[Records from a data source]
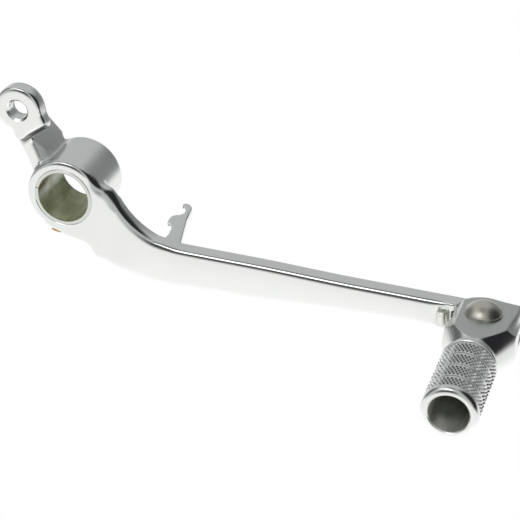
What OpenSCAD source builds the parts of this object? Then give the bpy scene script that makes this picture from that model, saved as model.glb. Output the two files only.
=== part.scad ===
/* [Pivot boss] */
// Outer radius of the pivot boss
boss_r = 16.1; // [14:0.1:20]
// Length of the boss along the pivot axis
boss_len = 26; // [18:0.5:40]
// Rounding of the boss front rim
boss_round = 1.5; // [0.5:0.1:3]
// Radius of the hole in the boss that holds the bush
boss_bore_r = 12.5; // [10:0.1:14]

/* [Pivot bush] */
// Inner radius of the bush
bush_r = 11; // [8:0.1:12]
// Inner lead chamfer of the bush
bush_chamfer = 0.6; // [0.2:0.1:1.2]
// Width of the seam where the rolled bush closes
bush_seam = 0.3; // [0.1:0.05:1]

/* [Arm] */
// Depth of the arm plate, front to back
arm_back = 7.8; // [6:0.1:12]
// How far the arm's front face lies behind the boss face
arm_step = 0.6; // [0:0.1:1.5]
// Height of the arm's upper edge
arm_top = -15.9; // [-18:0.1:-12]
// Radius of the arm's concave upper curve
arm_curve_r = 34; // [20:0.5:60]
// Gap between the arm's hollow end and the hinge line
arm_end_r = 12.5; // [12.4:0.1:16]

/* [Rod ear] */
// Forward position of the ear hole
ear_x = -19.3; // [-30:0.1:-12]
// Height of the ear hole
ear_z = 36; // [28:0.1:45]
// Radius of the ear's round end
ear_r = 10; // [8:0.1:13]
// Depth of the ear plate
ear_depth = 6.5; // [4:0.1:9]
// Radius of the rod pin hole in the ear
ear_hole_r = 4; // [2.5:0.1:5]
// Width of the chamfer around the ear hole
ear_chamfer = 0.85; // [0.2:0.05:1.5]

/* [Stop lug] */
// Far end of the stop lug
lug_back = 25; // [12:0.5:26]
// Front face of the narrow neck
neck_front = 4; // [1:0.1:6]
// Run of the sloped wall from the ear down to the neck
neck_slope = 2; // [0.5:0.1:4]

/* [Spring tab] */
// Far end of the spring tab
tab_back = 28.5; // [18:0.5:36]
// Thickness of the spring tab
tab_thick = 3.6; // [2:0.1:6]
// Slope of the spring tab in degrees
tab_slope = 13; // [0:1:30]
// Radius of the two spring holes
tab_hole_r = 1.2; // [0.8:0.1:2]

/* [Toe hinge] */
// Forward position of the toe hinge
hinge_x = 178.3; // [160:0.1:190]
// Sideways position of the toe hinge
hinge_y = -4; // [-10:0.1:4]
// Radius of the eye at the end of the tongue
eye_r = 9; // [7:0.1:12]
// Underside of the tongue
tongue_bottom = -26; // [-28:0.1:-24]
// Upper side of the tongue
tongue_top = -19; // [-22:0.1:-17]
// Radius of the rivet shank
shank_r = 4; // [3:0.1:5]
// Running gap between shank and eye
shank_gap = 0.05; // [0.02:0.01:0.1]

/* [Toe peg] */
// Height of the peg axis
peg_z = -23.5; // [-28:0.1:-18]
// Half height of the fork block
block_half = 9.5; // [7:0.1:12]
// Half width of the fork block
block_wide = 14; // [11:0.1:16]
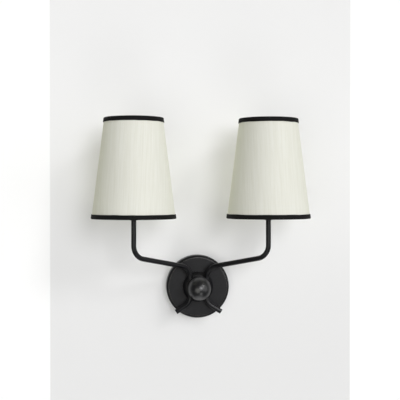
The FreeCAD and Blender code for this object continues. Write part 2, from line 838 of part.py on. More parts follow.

• **AIM**:
Quote all the records exactly, please, leaving none out.

• **FULL OUTPUT**:
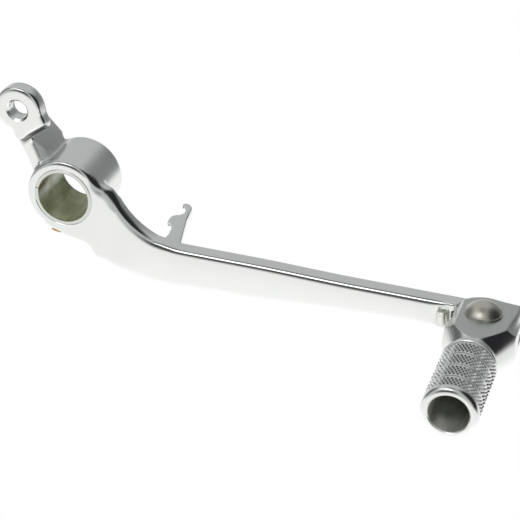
What OpenSCAD source builds the parts of this object? Then give the bpy scene script that makes this picture from that model, saved as model.glb. Output the two files only.
=== part.scad ===
/* [Pivot boss] */
// Outer radius of the pivot boss
boss_r = 16.1; // [14:0.1:20]
// Length of the boss along the pivot axis
boss_len = 26; // [18:0.5:40]
// Rounding of the boss front rim
boss_round = 1.5; // [0.5:0.1:3]
// Radius of the hole in the boss that holds the bush
boss_bore_r = 12.5; // [10:0.1:14]

/* [Pivot bush] */
// Inner radius of the bush
bush_r = 11; // [8:0.1:12]
// Inner lead chamfer of the bush
bush_chamfer = 0.6; // [0.2:0.1:1.2]
// Width of the seam where the rolled bush closes
bush_seam = 0.3; // [0.1:0.05:1]

/* [Arm] */
// Depth of the arm plate, front to back
arm_back = 7.8; // [6:0.1:12]
// How far the arm's front face lies behind the boss face
arm_step = 0.6; // [0:0.1:1.5]
// Height of the arm's upper edge
arm_top = -15.9; // [-18:0.1:-12]
// Radius of the arm's concave upper curve
arm_curve_r = 34; // [20:0.5:60]
// Gap between the arm's hollow end and the hinge line
arm_end_r = 12.5; // [12.4:0.1:16]

/* [Rod ear] */
// Forward position of the ear hole
ear_x = -19.3; // [-30:0.1:-12]
// Height of the ear hole
ear_z = 36; // [28:0.1:45]
// Radius of the ear's round end
ear_r = 10; // [8:0.1:13]
// Depth of the ear plate
ear_depth = 6.5; // [4:0.1:9]
// Radius of the rod pin hole in the ear
ear_hole_r = 4; // [2.5:0.1:5]
// Width of the chamfer around the ear hole
ear_chamfer = 0.85; // [0.2:0.05:1.5]

/* [Stop lug] */
// Far end of the stop lug
lug_back = 25; // [12:0.5:26]
// Front face of the narrow neck
neck_front = 4; // [1:0.1:6]
// Run of the sloped wall from the ear down to the neck
neck_slope = 2; // [0.5:0.1:4]

/* [Spring tab] */
// Far end of the spring tab
tab_back = 28.5; // [18:0.5:36]
// Thickness of the spring tab
tab_thick = 3.6; // [2:0.1:6]
// Slope of the spring tab in degrees
tab_slope = 13; // [0:1:30]
// Radius of the two spring holes
tab_hole_r = 1.2; // [0.8:0.1:2]

/* [Toe hinge] */
// Forward position of the toe hinge
hinge_x = 178.3; // [160:0.1:190]
// Sideways position of the toe hinge
hinge_y = -4; // [-10:0.1:4]
// Radius of the eye at the end of the tongue
eye_r = 9; // [7:0.1:12]
// Underside of the tongue
tongue_bottom = -26; // [-28:0.1:-24]
// Upper side of the tongue
tongue_top = -19; // [-22:0.1:-17]
// Radius of the rivet shank
shank_r = 4; // [3:0.1:5]
// Running gap between shank and eye
shank_gap = 0.05; // [0.02:0.01:0.1]

/* [Toe peg] */
// Height of the peg axis
peg_z = -23.5; // [-28:0.1:-18]
// Half height of the fork block
block_half = 9.5; // [7:0.1:12]
// Half width of the fork block
block_wide = 14; // [11:0.1:16]
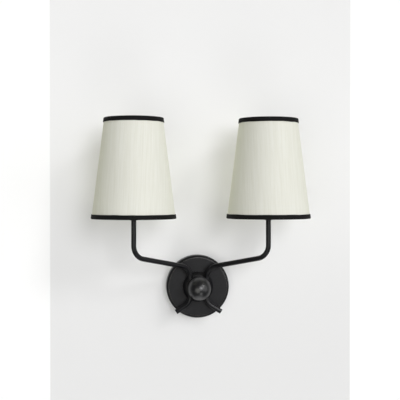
The FreeCAD and Blender code for this object continues. Write part 2, from line 838 of part.py on. More parts follow.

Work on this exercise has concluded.